For this blog post I set out to look at how Reddit’s users discussed climate change. With this small analysis, I was able to show that Reddit users greatly care about climate change. The political nature of COP21 influenced Reddit’s agenda strongly in this respect. Not only were the political subreddits among the most active and engaging but also news posts of Obama’s speech in Paris, YouTube videos of the faux ads or images of rioting protesters were prominently discussed all over Reddit. Additionally, climate change was discussed on all different kinds of levels: internationally, nationally but also locally. Reddit wouldn’t be true to its spirit, if there weren’t also a few posts that looked at climate change humorously (e.g. this idea to solve climate change submitted to /r/shittyaskscience), scientifically (e.g. this remarkable study) or suspecting a big conspiracy (/r/climateskeptics or /r/conspiracy) and thus emphasizing Reddit’s thematic and user diversity.
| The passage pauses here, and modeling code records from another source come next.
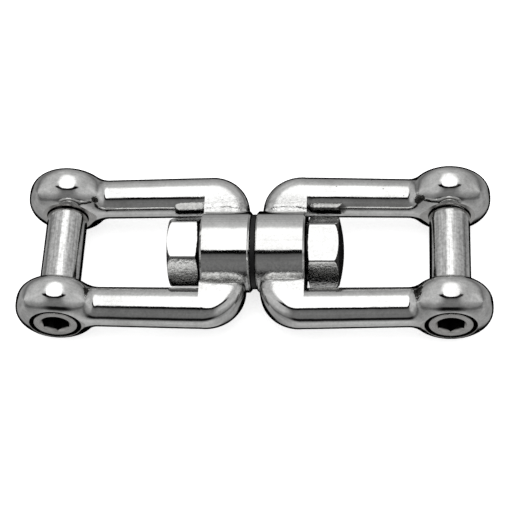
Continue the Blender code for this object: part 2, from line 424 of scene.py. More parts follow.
def polishedStainless():
    # Forged stainless steel, belted and then buffed to a mirror: reflections are sharp but a little wavy,
    # with fine grain, a few pits that the buffing left and a coarser skin beside the hub
    look = steelLook
    material, shader, spot = newSurface("mirrorPolishedStainless")
    tree = material.node_tree
    random = addNode(tree, "ObjectInfo").outputs["Random"]
    shift = addNode(tree, "VectorMath", {"operation": "SCALE", 0: (0.3, 0.2, 0.5)}, {"Scale": random})
    moved = addNode(tree, "VectorMath", {"operation": "ADD"}, {0: spot, 1: shift})
    kinds = [("buffWave", 1, 0.5), ("grain", 2, 0.5), ("clouds", 4, 0.5), ("coarseGrain", 3, 0.65)]
    waves, grain, clouds, coarse = [
        addNode(
            tree,
            "TexNoise",
            {"Scale": perMetre(look[size]), "Detail": detail, "Roughness": harshness},
            {"Vector": moved},
        )
        for size, detail, harshness in kinds
    ]

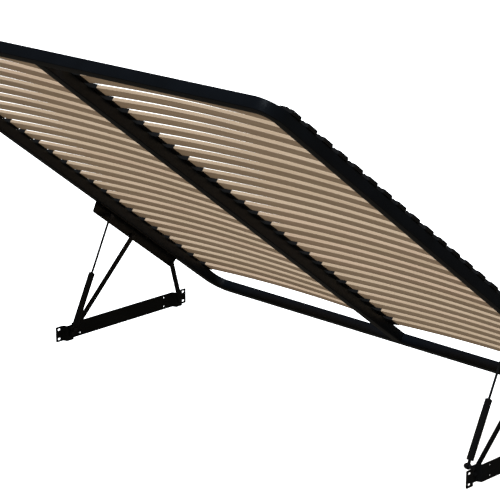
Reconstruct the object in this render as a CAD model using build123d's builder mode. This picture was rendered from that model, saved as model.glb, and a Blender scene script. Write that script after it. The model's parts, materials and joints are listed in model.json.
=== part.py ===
from build123d import *
import math
import os

# Lift-up slatted bed base, modelled open, as it stands when the storage box below it is in use.
# Frame: X across, Y towards the head end, Z up, in millimetres.
# The origin is on the left wall plate: the centre of its slotted screw pattern, on the face that
# meets the bed's side panel. Depths below are measured from that face into the bed.

# Slatted base
base_width = 1800.0
base_length = 2000.0
tube = 35.0                 # side of the square steel tube
tube_wall = 1.5
corner_radius = 72.0        # outside of the bent corners
beam_width = 40.0           # centre beam, as deep as the tube
beam_wall = 1.5
open_tilt = 37.8            # degrees
head_edge_y = 460.1         # lower head edge of the open base
head_edge_z = -7.0

# Slats and their holders
slat_pitch = 74.0
first_slat = 93.0           # from the foot end to the first slat's centre line
slat_width = 44.0
slat_thickness = 10.0
slat_crown = 13.0           # rise of the bow at mid span
slat_fit = 0.2              # clearance round a slat in its holder
end_gap = 1.0               # clearance behind a slat's end
holder_side = 1.8           # wall beside the slat
holder_floor = 1.2
holder_roof = 2.4
holder_lip = 8.0            # how far a rail holder reaches in past the tube
holder_overhang = 4.0       # how far it stands out past the tube
holder_back = 24.0          # closed part behind the slat's end
holder_wall = 3.5           # full-height wall behind the slat's end, before the low tail
holder_tail = (9.4, 7.0)    # tail's top above the tube, at the wall and at its outer rim
holder_step = 2.0           # recess of the holder's outer skirt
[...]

When looking at such a diverse and multi-faceted site as Reddit there are a few aspects which have to be neglected. Most notably, I chose to focus for this blogpost on the submitted posts and ignored the comments. This analysis is thus only able to give you a broad idea of how internet users from all over the world discuss climate change and the conference in Paris and its small and the big stories.
Note: I’d like to thank Stephan Schlögl and Adrian Rauchfleisch for their valuable tips, help and insight with R.
 The time on Fig. 1 shows that I also scraped some posts from Nov 29. As recommended by Reddit, I used Epochconverter to get all posts from Nov 30 00:00 to Dec 7 00:00. Naturally, this somehow skews the plot but the trend remains the same either way. If you have an idea how that happened, let me know! 🙂
 All upvote and comment numbers stem from the time of my scrape and do not necessarily still have to be the exact amount of votes or comments. Reddit is tricky that way.